HSE approves cannabis-based medicine for epilepsy patients

Apporval means HSE will reimburse patients for cost of cannabis-based treatment for the first time

Ireland’s health service has agreed for the first time to reimburse a regulatory-approved cannabis-based medicine under the drugs payment scheme.

Epidyolex is used in treating certain forms of epilepsy and related conditions. It has been developed by GW Pharmaceuticals, a company that was acquired earlier this year by Irish-headquartered Jazz Pharmaceuticals in a $7.6 billion (€6.7 billion) cash and shares deal.

The company said the decision marks the first-time any plant-derived regulatory-approved cannabis-based medicine has been approved for reimbursement in Ireland.

Ireland also becomes the first country in Europe to approve Epidyolex for all three of its medical indications.


The approval means the HSE will pay for the use of Epidyolex as a supplementary therapy for the treatment of epileptic seizures associated with two forms of epilepsy – Lennox Gastaut syndrome and Dravet syndrome. It is also approved as an adjunctive treatment of seizures associated with Tuberous sclerosis complex, a rare condition that can lead to tumours – mostly benign – which can, in turn, cause epilepsy among other conditions.

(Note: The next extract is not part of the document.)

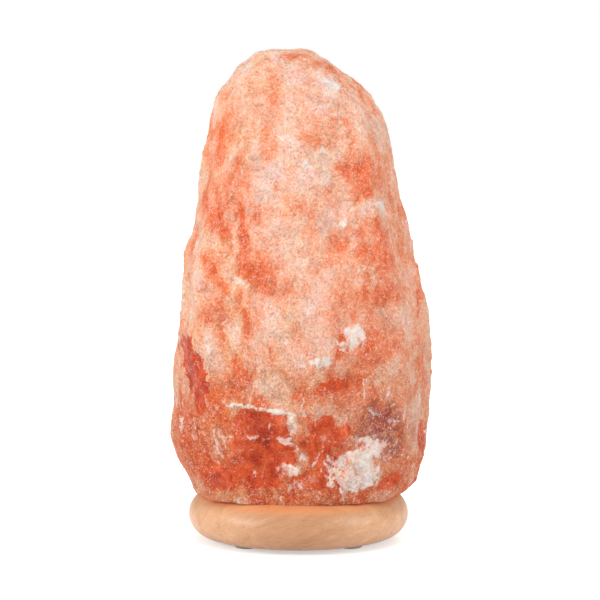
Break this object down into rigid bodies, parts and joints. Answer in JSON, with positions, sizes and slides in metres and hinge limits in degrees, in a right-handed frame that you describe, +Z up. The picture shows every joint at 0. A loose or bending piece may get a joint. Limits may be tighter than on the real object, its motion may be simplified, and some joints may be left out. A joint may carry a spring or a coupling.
{
  "type": "salt crystal lamp",
  "caption": "Table lamp of one hewn, pale orange rock salt crystal on a round wooden base, with a clip-in bulb holder that draws out from below.",
  "frame": {"origin": "on the surface that the lamp stands on, under the middle of the base", "axes": "+Z up, -Y towards the front of the lamp, and the cord channel leaves the base on +Y"},
  "size_m": [0.1568, 0.1349, 0.295],
  "materials": {
    "rock_salt": "hewn, matt and waxy",
    "beech": "turned and satin varnished",
    "pad_felt": "pressed felt",
    "zinc_steel": "zinc plated",
    "nylon": "moulded",
    "plate_steel": "nickel plated, pressed",
    "spring_steel": "rolled strip",
    "nipple_brass": "turned",
    "holder_black": "moulded phenolic",
    "block_ceramic": "unglazed",
    "contact_brass": "stamped",
    "shell_nickel": "nickel plated",
    "clear_glass": "clear",
    "cap_aluminium": "rolled",
    "black_glass": "moulded",
    "solder": "soft solder",
    "tungsten": "drawn wire"
  },
  "bodies": {
    "lamp_body": {"salt_crystal": "rock_salt", "wooden_base": "beech", "foot_pads": "pad_felt", "fixing_screws": "zinc_steel", "screw_plugs": "nylon"},
    "bulb_holder": {"clip_plate": "plate_steel", "clip_feet": "spring_steel", "clip_rivets": "zinc_steel", "entry_nipple": "nipple_brass", "nipple_nut": "nipple_brass", "holder_cap": "holder_black", "holder_sleeve": "holder_black", "contact_block": "block_ceramic", "screw_shell": "shell_nickel", "centre_contact": "contact_brass", "side_contact": "contact_brass", "terminal_screws": "zinc_steel"},
    "bulb_lift": {"bulb_contact": "solder"},
    "bulb_turning": {"bulb_glass": "clear_glass", "bulb_cap": "cap_aluminium", "bulb_insulator": "black_glass", "bulb_stem": "clear_glass", "filament_leads": "solder", "filament": "tungsten"},
    "clip_1": {"spring_clip_1": "spring_steel"},
    "clip_2": {"spring_clip_2": "spring_steel"},
    "clip_3": {"spring_clip_3": "spring_steel"}
  },
  "joints": [
    {"name": "holder_slide", "type": "slide", "parent": "lamp_body", "child": "bulb_holder", "axis": [0, 0, -1], "range_m": [0, 0.115]},
    {"name": "clip_1_flex", "type": "hinge", "parent": "bulb_holder", "child": "clip_1", "pos_m": [0.01732, 0.01, 0.01815], "axis": [0.5, -0.866, 0], "range_deg": [0, 8], "stiffness_Nm_per_rad": 0.5, "springref_deg": -5.73},
    {"name": "clip_2_flex", "type": "hinge", "parent": "bulb_holder", "child": "clip_2", "pos_m": [-0.01732, 0.01, 0.01815], "axis": [0.5, 0.866, 0], "range_deg": [0, 8], "stiffness_Nm_per_rad": 0.5, "springref_deg": -5.73},
    {"name": "clip_3_flex", "type": "hinge", "parent": "bulb_holder", "child": "clip_3", "pos_m": [0, -0.02, 0.01815], "axis": [-1, 0, 0], "range_deg": [0, 8], "stiffness_Nm_per_rad": 0.5, "springref_deg": -5.73},
    {"name": "bulb_rise", "type": "slide", "parent": "bulb_holder", "child": "bulb_lift", "axis": [0, 0, 1], "range_m": [0, 0.00846]},
    {"name": "bulb_turn", "type": "hinge", "parent": "bulb_lift", "child": "bulb_turning", "pos_m": [0, 0, 0.0645], "axis": [0, 0, 1], "range_deg": [0, 1081]}
  ],
  "couplings": [
    {"joint": "bulb_turn", "follows": "bulb_rise", "rad_per_m": 2228.1}
  ]
}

The cannabidiol medication will be available to eligible patients in Ireland from January.

"The decision by the HSE to fund Epidyolex is an extremely important one for Irish patients and families," said Chris Tovey, chief operating officer and managing director, Europe & International, at Jazz Pharmaceuticals.

“This is further proof that cannabis-based medicines can successfully go through extensive randomised placebo-controlled trials and a rigorous NCPE [National Centre for Pharmacoeconomics] assessment to reach patients.”

Epilepsy Ireland chief executive Peter Murphy said his group had been advocating or the reimbursement of the medicine for some time

“Today’s announcement by the HSE marks a very important day for us and for the patients we represent,” he said.